Del oxígeno y la ligereza

A mí se me ahogan los des­ti­nos si no acu­do a sacar­los de la salmuera que son los esta­dos del desear. Bulle por den­tro el mag­ma de capas ter­restres que nadie ha des­cu­bier­to, pues se escon­den de los ter­mómet­ros y de los ojos que no se han acos­tum­bra­do a mirar en la oscuri­dad. Es la esco­ria fer­ríti­ca que se ali­men­ta de los futur­os pet­ri­fi­ca­dos para el resto.
Si todos los des­ti­nos son el des­ti­no, entonces sólo puedo trazar una línea de direc­ción; un gara­ba­to eter­no, que deam­bu­la orgul­loso de su tra­zo sin peso.

¿Cómo se aban­do­nan las crisál­i­das? ¿Con qué mano se recoge el ger­men de un nue­vo ros­tro? ¿Qué órganos escoge cada uno como sím­bo­los canopos de un recuer­do?
Si fuera por mí abrazaría a todos, has­ta ser momi­fi­ca­do por el vien­to y las flo­res. Si pudiera, dejaría mi cuer­po atrás para que no les pesara mi ausen­cia a quienes ya deci­dieron otro camino, u optaron por no dar el salto. No me impor­taría des­cansar en un sar­cófa­go de tier­ra y pas­to si con ello aliviara su peso del huir.
Sólo cogería mi sis­tema nervioso, mis neu­ro­cosas, las que sopor­tan la idea de mí mis­mo y los recuer­dos, que son como imanes en la nev­era. El mín­i­mo equipa­je, que pese poco, y gra­cias al cual pue­da flotar; que cuan­to menos oxígeno, cuan­ta menos tur­ba y sonido, yo creo, menos las­tre ten­dría que sopor­tar el alma, porque has­ta en mis fan­tasías de lib­er­tad y de lo efímero, el monis­mo va primero.

No nece­si­taría tam­poco botas.

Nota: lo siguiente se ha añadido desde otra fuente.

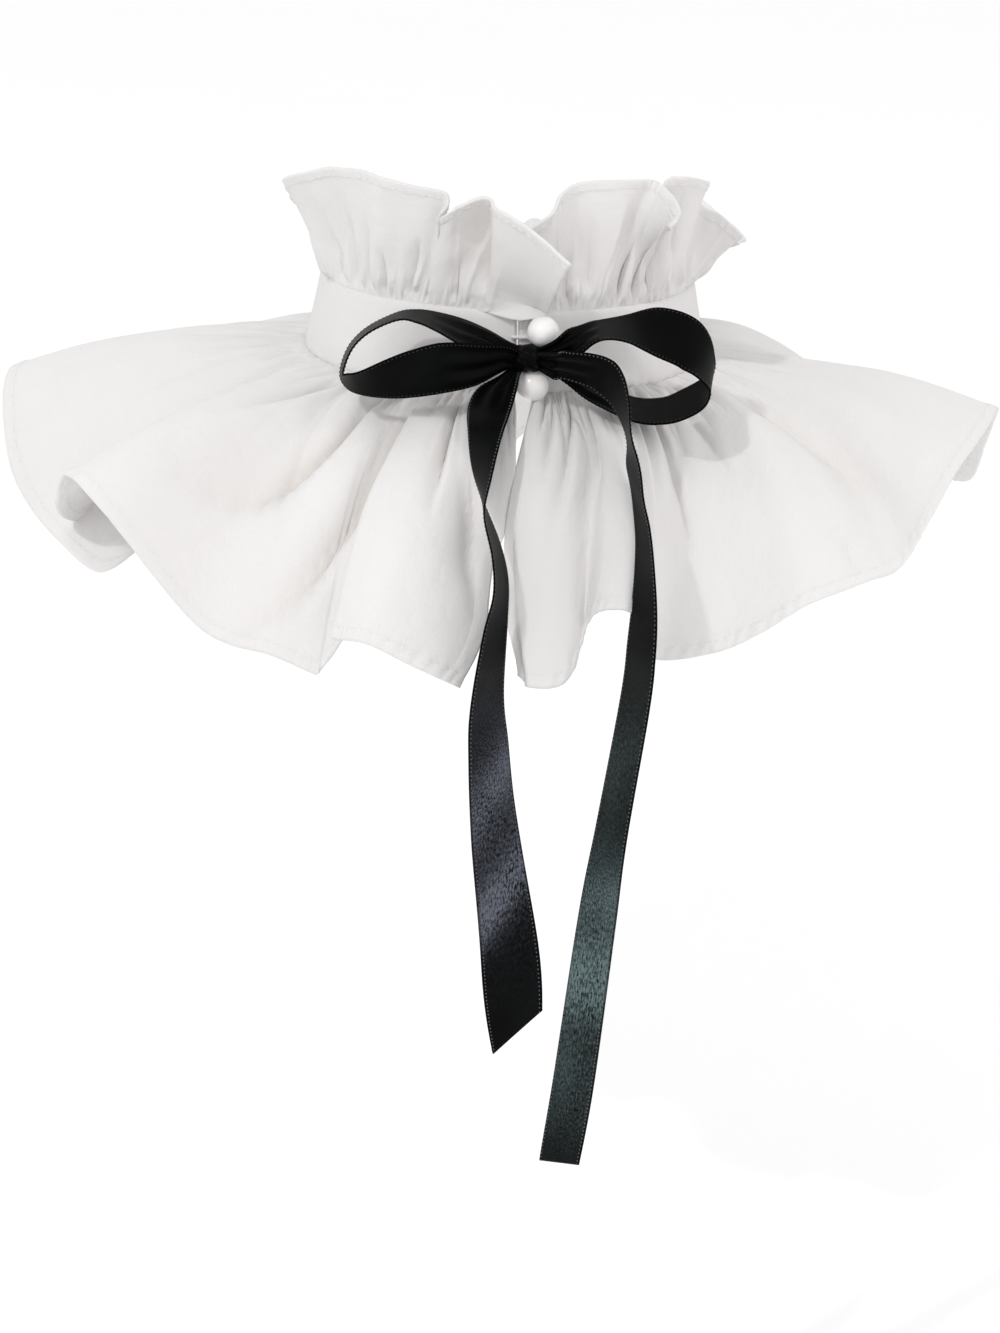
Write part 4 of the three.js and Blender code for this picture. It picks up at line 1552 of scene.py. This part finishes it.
@dataclass
class PearlButton:
    """A pearl on a short shank, turned about the line that leaves the neck's axis."""

    name: str
    x: float
    z: float
    diameter: float = 9.0
    shank: float = 2.4
    standoff: float = 1.2
    gap: float = 0.3
    flare: float = 1.25
    steps: int = 41
    sides: int = 72

    def profile(self) -> Grid:
        """The turned outline, from the pearl's front to the middle of the shank's foot.

        Returns:
            Rows of distance out and radius.
        """
        radius, thin = self.diameter / 2, self.shank / 2
        angles = np.linspace(0, math.pi, self.steps)
        out, wide = radius + self.standoff + radius * np.cos(angles), radius * np.sin(angles)
        ball = np.stack([out, wide], -1)[(out > radius) | (wide > thin * self.flare)]
        shank = [(self.standoff * 0.8, thin * 1.05), (self.standoff * 0.4, thin), (0, thin * 1.1), (0, 0)]
        return np.concatenate([ball, shank])

    def build(self, nacre: bpy.types.Material) -> bpy.types.Object:
        """Args:
            nacre: Its material.

        Returns:
            The pearl.
        """
        surface = NECK.radius(self.z) + self.gap
        angle = math.asin(self.x / surface)
        out_way = np.array([math.sin(angle), -math.cos(angle), 0.0])
        side_way = np.array([math.cos(angle), math.sin(angle), 0.0])
        up_way = np.array([0.0, 0.0, 1.0])
        turn = np.linspace(0, TURN, self.sides, endpoint=False)[:, None]
        circle = side_way * np.cos(turn) + up_way * np.sin(turn)
        profile = self.profile()
        line = out_way * (surface + profile[:, :1]) + up_way * self.z
        rings = line[1:-1, None] + circle * profile[1:-1, 1, None, None]
        piece = capped_rings(f"nacre_{self.name}", rings, line[[0, -1]])
        return declare(piece, nacre, self.name)


@dataclass
class ButtonLoop:
    """A twisted white cord from the opening's edge, round a pearl's shank and back."""

    name: str
    x: float
    z: float
    cord: float = 1.2
    bend: float = 2.6
    reach: float = 8.0
    gap: float = 0.3
    strands: int = 3
    strand_depth: float = 0.2
    twist: float = 2.4
    bend_steps: int = 17
    steps: int = 220
    sides: int = 24

    def path(self) -> Grid:
        """The cord's centre line.

        Returns:
            Points at even steps.
        """
        angles = np.linspace(math.pi / 2, -math.pi / 2, self.bend_steps)
        flat = np.array([
            (self.x - self.reach, self.bend),
            *((self.x + self.bend * math.cos(a), self.bend * math.sin(a)) for a in angles),
            (self.x - self.reach, -self.bend),
        ])
        run = travelled(flat, 0)
        side, lift = (np.interp(np.linspace(0, run[-1], self.steps), run, flat[:, axis]) for axis in (0, 1))
        reach = NECK.radius(self.z + lift) + self.gap + self.cord / 2
        angle = np.arcsin(side / reach)
        return np.stack([reach * np.sin(angle), -reach * np.cos(angle), self.z + lift], -1)

    def build(self, elastic: bpy.types.Material) -> bpy.types.Object:
        """Args:
            elastic: Its material.

        Returns:
            The cord.
        """
        path = self.path()
        tangent = unit(np.gradient(path, axis=0))
        out = unit(path * np.array([1, 1, 0]))
        out = unit(out - tangent * (out * tangent).sum(-1, keepdims=True))
        side = np.cross(tangent, out)
        turn = np.linspace(0, TURN, self.sides, endpoint=False)[None, :]
        spin = TURN * travelled(path, 0)[:, None] / self.twist
        lobes = np.abs(np.cos(self.strands * (turn - spin) / 2)) ** 0.7
        radius = self.cord / 2 * (1 - self.strand_depth + self.strand_depth * lobes)
        circle = out[:, None] * np.cos(turn)[..., None] + side[:, None] * np.sin(turn)[..., None]
        rings = path[:, None] + circle * radius[..., None]
        piece = capped_rings(f"cord_{self.name}", rings, path[[0, -1]])
        return declare(piece, elastic, self.name)


@dataclass(frozen=True)
class PhotoCamera:
    """The camera at the photograph's angle, in millimetres."""

    azimuth: float = -3.4
    roll: float = 2.0
    ground: float = 880.0
    height: float = 195.0
    focal_pixels: float = 2986.0
    long_side_pixels: float = 1333.0
    sensor: float = 36.0
    nearest: float = 0.01
    aim: tuple[float, float, float] = (1.8, 0.0, -101.0)

    def build(self) -> None:
        """Makes the camera and looks through it."""
        turn, roll = math.radians(self.azimuth), math.radians(self.roll)
        eye = Vector((math.sin(turn) * self.ground, -math.cos(turn) * self.ground, self.height))
        forward = (Vector(self.aim) - eye).normalized()
        level = forward.cross(Vector((0, 0, 1))).normalized()
        upright = level.cross(forward)
        right = level * math.cos(roll) + upright * math.sin(roll)
        up = upright * math.cos(roll) - level * math.sin(roll)
        data = bpy.data.cameras.new("photo_camera")
        data.sensor_width = self.sensor
        data.lens = self.focal_pixels / self.long_side_pixels * self.sensor
        data.clip_start = self.nearest
        made = add_object("photo_camera", data)
        turned = Matrix((right, up, -forward)).transposed().to_4x4()
        made.matrix_world = Matrix.Translation(eye * MM) @ turned
        bpy.context.scene.camera = made


@dataclass(frozen=True)
class Lamp:
    """A square soft light that looks at the collar."""

    name: str
    place: tuple[float, float, float]
    size: float
    power: float
    colour: Colour = (1.0, 1.0, 1.0)
    target: tuple[float, float, float] = (0.0, 0.0, -0.03)

    def build(self) -> None:
        """Makes the light."""
        data = bpy.data.lights.new(self.name, "AREA")
        data.shape = "SQUARE"
        data.size = self.size
        data.energy = self.power
        data.color = self.colour
        made = add_object(self.name, data)
        made.location = self.place
        made.rotation_mode = "QUATERNION"
        made.rotation_quaternion = (Vector(self.target) - Vector(self.place)).to_track_quat("-Z", "Y")


@dataclass(frozen=True)
class Studio:
    """A pale floor under a white sky, and soft lights, in metres."""

    floor_height: float = -0.34
    floor_size: float = 30.0
    floor_colour: Colour = (0.985, 0.985, 0.985)
    floor_rough: float = 0.9
    mottling: float = 0.99
    sky: float = 1.0
    lamps: tuple[Lamp, ...] = (
        Lamp("key", place=(-0.95, -1.15, 1.3), size=0.08, power=9.6),
        Lamp("fill", place=(1.3, -1.2, 0.4), size=1.2, power=4.0, colour=(1.0, 0.95, 0.925)),
    )

    def build(self) -> None:
        """Makes the floor, the sky and the lights."""
        half, height = self.floor_size / 2 / MM, self.floor_height / MM
        corners = [(x * half, y * half, height) for x, y in ((-1, -1), (1, -1), (1, 1), (-1, 1))]
        floor = make_mesh("floor", corners, [(0, 1, 2, 3)])
        shader = Shader("floor_paint")
        darker = tuple(c * self.mottling for c in self.floor_colour)
        colour = shader.mix(shader.cloud(shader.place(), 3, 2), darker, self.floor_colour)
        floor.data.materials.append(shader.finish(shader.principled({
            "Base Color": colour, "Roughness": self.floor_rough, "Specular IOR Level": 0.1,
        })))
        world = bpy.data.worlds.new("sky")
        world.use_nodes = True
        background = world.node_tree.nodes["Background"]
        background.inputs["Color"].default_value = (1, 1, 1, 1)
        background.inputs["Strength"].default_value = self.sky
        bpy.context.scene.world = world
        bpy.context.scene.view_settings.view_transform = "Standard"
        for lamp in self.lamps:
            lamp.build()


# The pearls' places along X and up the band, in millimetres
BUTTONS = {"upper": (6.2, 18.4), "lower": (3.9, 3.9)}
# Each tail's satin, with painted highlight bands at the heights where that tail shines
LEFT_TAIL_SATIN = Satin("black_satin_left_tail", painted_sheen=(0.12, 0.13, 0.16), painted_glints=(
    PaintedGlint(-0.087, 1.3, 0.01, 0.8), PaintedGlint(-0.122, 1.3, 0.009, 1.2), PaintedGlint(-0.104, 0, 0.028, 0.35),
))
RIGHT_TAIL_SATIN = Satin("black_satin_right_tail", painted_sheen=(0.12, 0.17, 0.175), painted_glints=(
    PaintedGlint(-0.152, 0.2, 0.012, 1.35), PaintedGlint(-0.13, 0.2, 0.014, 0.55), PaintedGlint(-0.176, 0, 0.022, 0.28),
    PaintedGlint(-0.085, 0, 0.02, 0.16),
))


def main() -> None:
    """Builds the studio and every piece of the collar, and reports each piece."""
    logging.basicConfig(level=logging.INFO, format="%(message)s")
    PhotoCamera().build()
    Studio().build()
    cotton, satin, nacre = Cotton().material(), Satin().material(), Nacre().material()
    satin_left, satin_right = LEFT_TAIL_SATIN.material(), RIGHT_TAIL_SATIN.material()
    white_thread = Thread("white_thread", (0.84, 0.83, 0.83)).material()
    black_thread = Thread("black_thread", (0.008, 0.008, 0.009), 0.5).material()
    # painted light: the tails' edge dots are pale grey, standing for light seen through the picot gaps
    edge_thread = Thread("edge_thread", (0.09, 0.1, 0.105), 0.5).material()
    elastic = Thread("white_elastic", (0.86, 0.85, 0.84), 0.7).material()
    pieces = [
        NeckBand().build(cotton),
        flounce().build(cotton, white_thread),
        ruffle().build(cotton, white_thread),
    ]
    for name, (x, z) in BUTTONS.items():
        pieces.append(PearlButton(f"pearl_button_{name}", x, z).build(nacre))
        pieces.append(ButtonLoop(f"button_loop_{name}", x, z).build(elastic))
    pieces.append(BowKnot().build(satin))
    left_loop = Ribbon("bow_loop_left", BOW_LOOP_LEFT, seed=3, flat_length=0.12)
    right_loop = Ribbon("bow_loop_right", BOW_LOOP_RIGHT, seed=4, flat_length=0.115)
    left_tail = Ribbon("ribbon_tail_left", RIBBON_TAIL_LEFT, seed=5, flat_length=0.21, slant=17.5)
    right_tail = Ribbon("ribbon_tail_right", RIBBON_TAIL_RIGHT, seed=6, flat_length=0.262, slant=-4.5)
    pieces += [ribbon.build(satin, black_thread) for ribbon in (left_loop, right_loop)]
    pieces.append(left_tail.build(satin_left, edge_thread))
    pieces.append(right_tail.build(satin_right, edge_thread))
    for piece in pieces:
        LOG.info("%s: %d faces", piece.name, len(piece.data.polygons))


if __name__ == "__main__":
    main()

No sé si en el éter uno pasa frío. Huel­la no hace, eso podría ase­gu­rar­lo, aunque tam­poco la nece­si­ta.
Me sen­tiría así más cómo­do como ceniza a la tier­ra, o como depósi­to que nutre el lecho, que como polizón de ideas quími­cas e insus­tan­ciales, que ensu­cian con lo banal del con­sumo el cauce del río.
Si pudiera vivir del líquen, o del frío, todo estaría dicho. El ser que sur­ca, que se columpia, para el que cualquier direc­ción es un des­ti­no.
“No harás daño”, y dañarás, pero al menos apren­derás por el camino. Eso me digo.
Si fuera per­ro, o bicho que vuela, al menos no pen­saría tan­to en ello. Viviría menos, quizás mejor, más prísti­no, deam­bu­lan­do con sor­pre­sa de cualquier rama en el sue­lo, porque nada ten­dría mali­cia, aunque fuera dañino. 

Ni el caos es una escalera, ni quien corre huye del vacío. O sí. Pero tam­poco impor­ta demasi­a­do. Que la luz sea una bás­cu­la jus­ta: que así importen los des­pertares cán­di­dos, las risas espon­táneas sobre el des­or­den de todo, y el anochecer humeante y estrel­la­do. Todo pas­ante, todo lim­i­ta­do. Es la luz y su veloci­dad lo que los hace pre­ci­a­dos.
Es en esa ligereza del ser, yo creo, donde uno sope­sa con may­or pre­cisión la fal­ta de arti­fi­cio.
Porque cuan­do vuelves a casa, y los ros­tros de feli­ci­dad y vic­to­ria dejan de empañar los espe­jos, cuan­do caen las llaves en el recibidor con el eco de un cuer­po moli­do, todo cam­bia.
Ya no sirve estar entretenido.
Uno ha vola­do. Otros le han segui­do el rit­mo. El sue­lo llano inun­da de gravedad el des­ti­no.
El tiem­po y el espa­cio, aho­ra sí, se vuel­ven rel­a­tivos. Y cuan­do la con­cien­cia del paso se acti­va, cuan­do el peso, o la ligereza, o ambos, alar­man de la are­na cayen­do, diría yo que no hay vuelta atrás. No hay retorno: un nue­vo ser se ha des­blo­quea­do. Que uno acep­ta que vivir es acer­carse al abis­mo, sobre la nieve y las plan­tas y, que en el fon­do, es algo trascen­den­tal­mente legítimo.

No sé estar qui­eto, ni quiero. Así que si en algún momen­to cae el cuer­po, yo afir­mo, monista con­ven­ci­do, no deben ten­er miedo; ni se pre­ocu­pen, porque ya sea como vien­to o pájaro, de algu­na man­era me seguiré moviendo.